[Devel] Re: [BIG RFC] Filesystem-based checkpoint

Dave Hansen dave at linux.vnet.ibm.com
Fri Oct 31 07:21:42 PDT 2008


On Thu, 2008-10-30 at 20:12 -0700, Eric W. Biederman wrote:
> Dave Hansen <dave at linux.vnet.ibm.com> writes:
> >> > System calls in Linux are fast.  Doing lots of them is not a problem.
> >> > If it becomes one, we can always export a condensed version of this
> >> > format next to the expanded one, kinda like ftrace does.  Atomicity with
> >> > this approach is also not a problem.  The system call in this approach
> >> > doesn't return until the checkpoint is completely written out.
> >> 
> >> Extra copies for something (memory) you want to transfer quickly
> >> and efficiently is a problem.
> >
> > That's definitely true.  But, as I said, this approach isn't bound to
> > copying everything.  We have the flexibility to choose what we do.
> 
> With a file descriptor I can push the data onto a network socket and
> the receiving process is on another computer.  0 copies, 0 trips
> to user space.  I'm not certain how you would achieve that with filesystem
> approach.

for sys_checkpoint() does:
	1. copy from task_struct (or whatever kernel struct) into buffer
	2. run vfs_write() with that buffer and the user fd
	3. fd target reads from that buffer

The fs approach would:
	1. user calls read()
	2. fs fills data in directly into *userspace* buffer
	3. user does sendfile, etc...

See?  sys_checkpoint() *does* a copy.  It just does it into a kernel
buffer.  That's why we need to call vfs_write().
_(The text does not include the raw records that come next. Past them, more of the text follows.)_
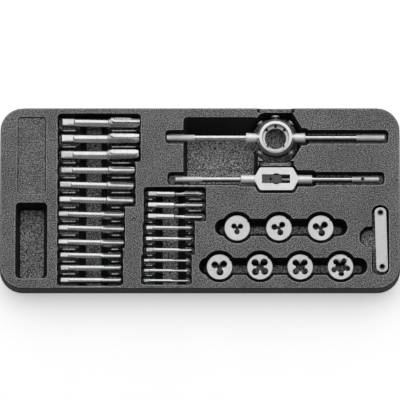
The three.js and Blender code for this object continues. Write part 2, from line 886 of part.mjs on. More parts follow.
function die(spec, x, y) {
  const radius = dieDiameter / 2;
  const minor = spec.thread * minorShare;
  const body = upright(radius, 0, dieThickness, dieSides);
  const cuts = [upright(minor, -overrun, dieThickness + overrun, lobeSides + 2)];
  for (let lobe = 0; lobe < spec.lobes; lobe += 1) {
    const angle = THREE.MathUtils.degToRad(spec.turn + (360 * lobe) / spec.lobes);
    const lobeX = spec.lobeReach * Math.cos(angle);
    const lobeY = spec.lobeReach * Math.sin(angle);
    cuts.push(upright(spec.lobeRadius, -overrun, dieThickness + overrun, lobeSides, lobeX, lobeY));
  }
  const notch = [[radius - notchDepth, 0], [radius + overrun, -notchWidth], [radius + overrun, notchWidth]];
  const turn = THREE.MathUtils.degToRad(spec.notch);
  const points = notch.map(([along, across]) => [
    along * Math.cos(turn) - across * Math.sin(turn),
    along * Math.sin(turn) + across * Math.cos(turn),
  ]);
  cuts.push(loft([{ z: -overrun, points }, { z: dieThickness + overrun, points }]));
  const mesh = piece(`die_${spec.size}`, cutBy(body, cuts), dieSteel);
  mesh.position.set(x, y, dieZ);
  return mesh;
}

const dies = dieRows.flatMap((row, rowPlace) =>
  row.dies.map((spec, place) => die(spec, dieX(row, place), dieRowY[rowPlace])),
);

// Die stock, built about the ring's centre at the height of its handles

const boreRadius = (dieDiameter + dieFit) / 2;
const ledgeTop = collarTop - dieThickness;

// A clamp screw points at the ring's axis along its own X, head outwards
function clampShape(angle) {
  const isBack = angle === clampAngles[0];
  const [diameter, length] = isBack ? [backHead, backHeadLength] : [clampHead, clampHeadLength];
  const tipStart = boreRadius - clampReachIn;
  const headStart = ringRadius + clampHeadOut;
  const parts = [
    lying(clampDiameter / 2, tipStart + clampTipLength, headStart + seatGap, screwSides),
    lying(clampTip / 2, tipStart, tipStart + clampTipLength + seatGap, screwSides),
    lying(diameter / 2, headStart, headStart + length, screwSides),
  ];
  const screw = joined(parts);
  if (isBack) {
    return screw;
  }
  const end = headStart + length;
  const slot = block(end - slotDepth, end + overrun, -diameter, diameter, -slotWidth / 2, slotWidth / 2);
  return screw.subtract(slot);
}

function around(shape, angle) {
  const geometry = geometryOf(shape).rotateZ(THREE.MathUtils.degToRad(angle)).translate(0, 0, -clampDrop);
  return solid(geometry);
}

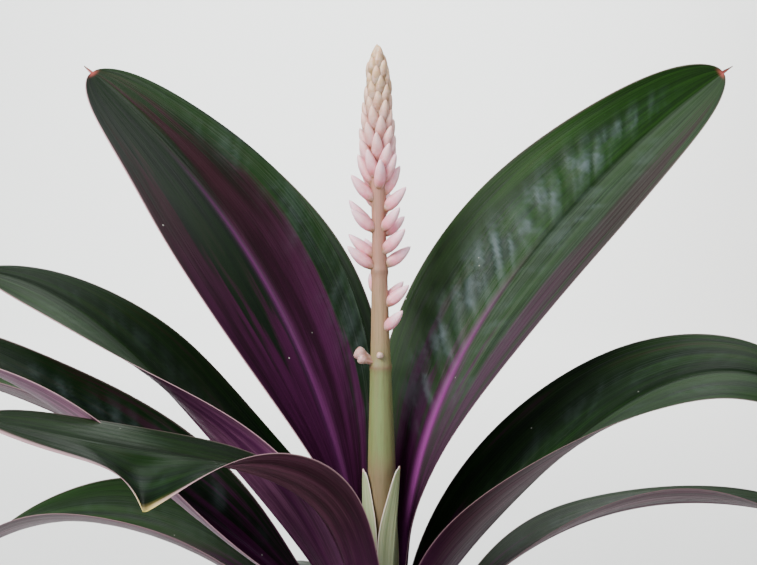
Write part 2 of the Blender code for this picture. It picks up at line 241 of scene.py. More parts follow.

> I'm saying inspecting another process is a very racy operation so something
> we need to be especially careful with. 

No disagreement from me on that one.  

> >> Ultimately the question is how do you do checkpoint restore and I just
> >> don't see that happening with a filesystem interface.  Way way way too many
> >> dangerous syscalls that are only needed for one thing.
> >
> > I completely understand what you're saying here.  But, could you
> > distinguish how this differs from the current way that sys_checkpoint()
> > does it?  Surely, the checkpoint format is an ABI.  It is a complex ABI
> > with many, many constituent structures.  This is an ABI with many, many,
> > ways of reading simple data.  Seems like just slicing up the problem
> > differently to me.
> 
> I was thinking about restore.  Creating objects with a certain id can
> easily be a security risk if you are not creating the namespace those
> objects live in at the same time.  There is currently the downside
> that we can't create namespaces as unprivileged users ( The
> implementation of suid is so annoying). But the general concept still
> applies, and if we ever get the uid namespace correct we will be able
> to create namespaces as unprivileged users.

Eric, you were saying that my interface had way too many "dangerous
syscalls".  How does this relate to user namespaces and creating objects
with particular ids?  Surely if the true problem with my suggested
approach has to do with creating empty namespaces, the same problem
exists with the sys_checkpoint() approach.